After the war, through the efforts of some British abolitionists, one group of over a thousand settlers in Nova Scotia, many of whom were former slaves, were given the opportunity to relocate to Sierra Leone and establish a new colony.  Schama takes the reader through these events with a reporter's eye, bringing the stories alive with first-hand accounts and vivid descriptions.  We know William Wilberforce, the most famous abolitionist.  But before Wilberforce, there was Granville Sharp.  Using natural law and legal arguments, Sharp campaigned against slavery, which he said violated English common law, and published the first major British anti-slavery book.  His activism and advocacy were such that, as Schama writes, there was not a black person in the British colonies who didn't know Sharp's name.

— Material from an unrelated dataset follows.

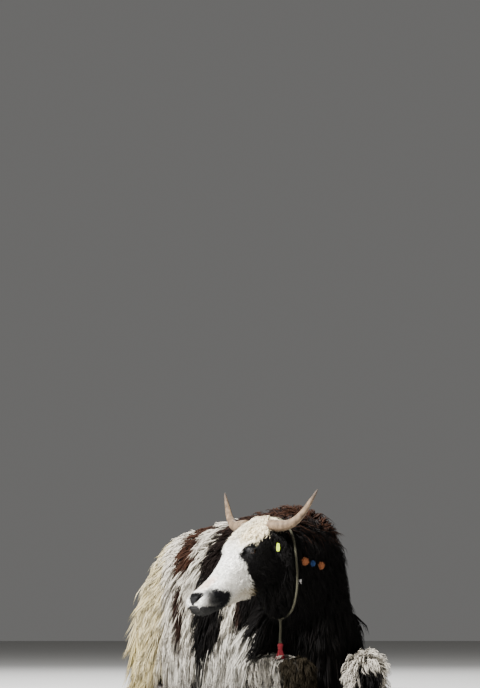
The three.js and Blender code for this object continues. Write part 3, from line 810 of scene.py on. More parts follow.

We also meet John Clarkson, whose older brother Thomas was a major abolitionist alongside Wilberforce.  John was recruited to lead the Sierra Leone resettlement movement, and, due to his commitment to the families moving from Nova Scotia, came to be revered by them as a modern-day Moses (or Noah, considering the means of transportation).  One can scarcely imagine the feelings of these former slaves, many of whom were violently torn away from their homeland, suffered under the heavy hand of slavery in the colonies, and now would be returning to Africa as free people with the promise of land ownership and self-sufficiency.

Long before the 20th century civil rights movement, the blacks of Sierra Leone experienced unprecedented equality.  Under Clarkson's leadership, blacks and whites were granted true equality, perhaps for the first time anywhere.  Once they settled in at Sierra Leone, heads of households, including many women, voted for community leadership, "the first occasion on which African-Americans voted in any election."  Schama goes on, "It was momentous . . . that the first women to cast their votes for any kind of public office anywhere in the world were black, liberated slaves who had chosen British freedom."  In some ways, this band was a truer embodiment of the ideals of the American revolution than the signers of the Declaration of Independence.

If Rough Crossings has a weakness, it's the general lack of context.  I wish I could have gotten a better sense of how many slaves actually fought with the British as a proportion of slaves in the colonies, and a comparison of how the Nova Scotia/Sierra Leone former slaves fared versus former slaves who lived elsewhere.  I also wish Schama would have spent more time on the fact that almost side-by-side with Freetown a major port for the slave trade remained very active.  The hypocrisy and split personality of the British Empire on slavery during this time is astounding.

Schama's book presents a little-known slice of history of the United States and the Africans who were brought here.  His dry but compelling narrative captures the hardships of colonial life in both Nova Scotia and Sierra Leone, as well as the promise and hope they held out for a new life.  Tragically, Clarkson's vision was thwarted by some of his countrymen, but Rough Crossings tells a terrific story that hints at what might have been in Africa.